A voice speaking English woke him. For a moment he thought he was back on Trinity. Then the rancid smell of mouldering straw rather than Stockholm tar reminded him that he was in a cell. 'Well, Lynch, haven't seen you since Arica,' said the voice again. Hector swung his legs off the bench and sat up, conscious that he was very hungry, also that he was sore and stiff from sleeping on the hard surface of the bench.

The door to the cell stood open. Leaning against the jamb was a figure that stirred a hazy, vaguely disagreeable memory. Even seen against the light it was evident that the man in the doorway was well turned out. He was dressed in knee breeches and good stockings and a well-tailored dark blue vest with gilt buttons over a fresh white shirt. He wore expensive-looking buckled shoes and had tied his hair back in a neat queue. Everything about him spoke of prosperity and the contentment of a man of means. It took Hector, still slightly groggy, a moment to identify his visitor. He was one of Trinity's surgeons whom he had last seen blind drunk in the squalor of the desecrated church in Arica. Then the man had scarcely been able to stand, his speech slurred with alcohol, and he had been wearing soiled and sea-stained rags. Now it was as if he had just emerged freshly washed and shaved from a barber shop, ready to take a stroll through a fashionable part of town.

The surgeon's name, Hector now remembered, was James Fawcett.

'I hear that conniving swindler Sharpe is back in command, and that he intends to run for home with his tail between his legs. But I doubt he'll make it with his skin intact,' Fawcett observed. His tone was casual, almost smug.

Hector's mind was in a whirl. He looked searchingly at his visitor. Fawcett was in his late thirties, a lantern-jawed raw-boned man whom Hector remembered from as far back as Golden Island when Fawcett had gone ashore with Cook's company. On the march through the jungle Fawcett had struck up a friendship with Hector's own mentor, Basil Smeeton.
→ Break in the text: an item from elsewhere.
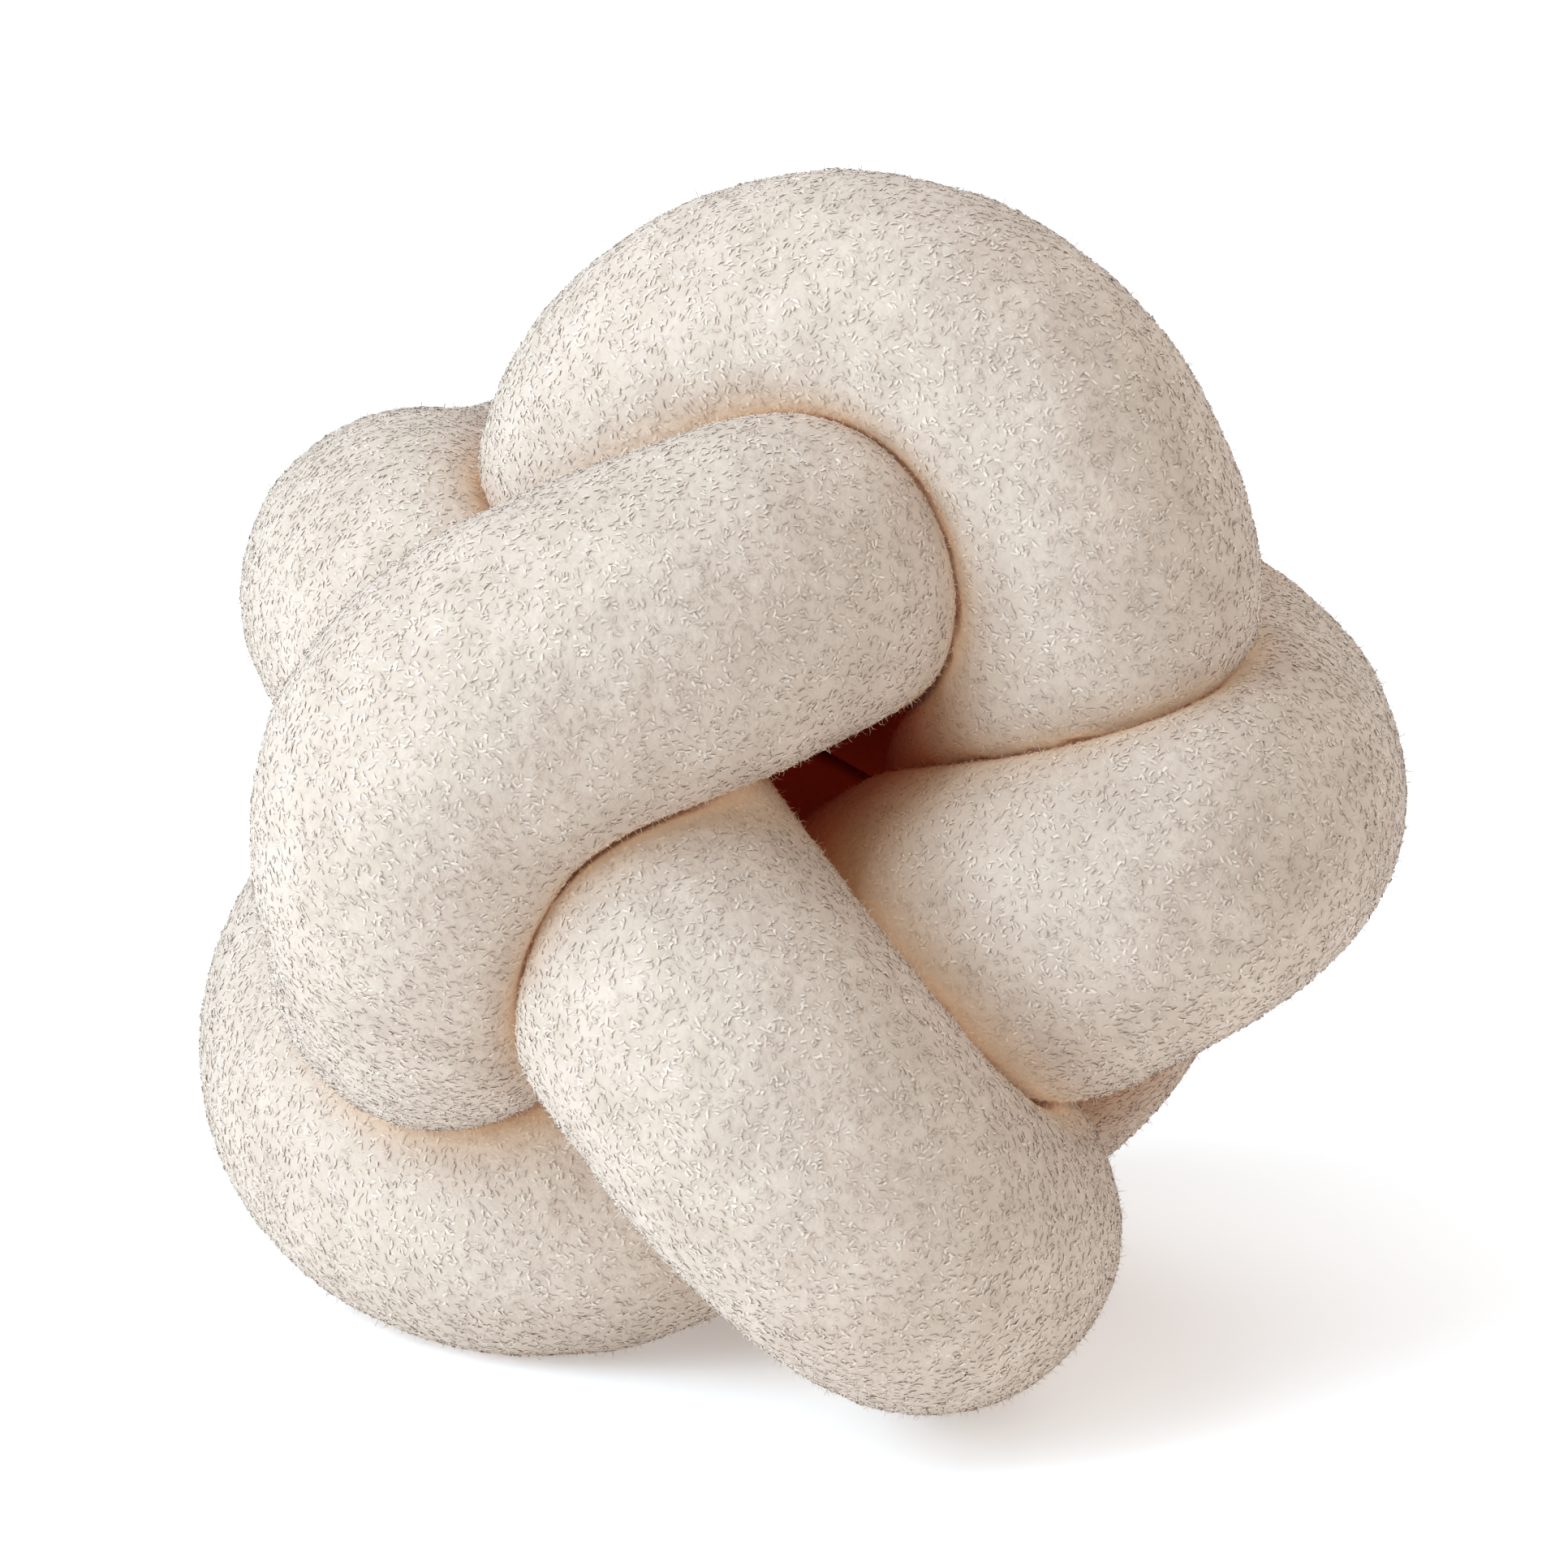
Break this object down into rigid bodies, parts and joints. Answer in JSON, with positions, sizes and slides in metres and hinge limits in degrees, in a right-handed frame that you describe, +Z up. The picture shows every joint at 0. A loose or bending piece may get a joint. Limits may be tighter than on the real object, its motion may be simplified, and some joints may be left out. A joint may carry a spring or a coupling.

The two had often compared medical notes and talked together of the new techniques in surgery. When Smeeton turned back after the disappointment of Santa Maria and its phantom gold mine, Fawcett had borrowed some scalpels from Smeeton and had continued on with the expedition. Later Hector had seen him firing a musket against the Spanish flotilla in the sea battle before Panama. So it was all the more extraordinary that Fawcett should now be loafing about a Spanish courthouse looking like a respectable member of Paita's professional community. It would have been more understandable if he had been half-naked, shackled in chains and awaiting the garotte.

'Don't look so surprised, Lynch. The last time we met I seem to remember telling you that people like ourselves are too valuable to be slaughtered uselessly.'

Hector swallowed. His throat was dry. 'Could you ask someone to bring me some water to drink, and perhaps a little food. I haven't eaten for the past thirty-six hours,' he said.

'Of course.' Fawcett spoke over his shoulder to someone in the corridor behind him. His Spanish was slow but accurate. Then he turned back to face the young man.

'There's no need for you to continue to be cooped up in this disgusting hole. The Alcalde can arrange for you to be transferred to more comfortable accommodation. I've persuaded him that you are halfway to having a full medical qualification. Smeeton always said that you showed great promise, and there's such a shortage of surgeons here that you'll be able to set up your own practice almost anywhere in Peru even without formal credentials.'

Hector was scarcely listening, his attention distracted by his recollection of what had happened in the church at Arica, the charnel house of the makeshift hospital, the wounded men lying groaning on the flagstones of the church floor.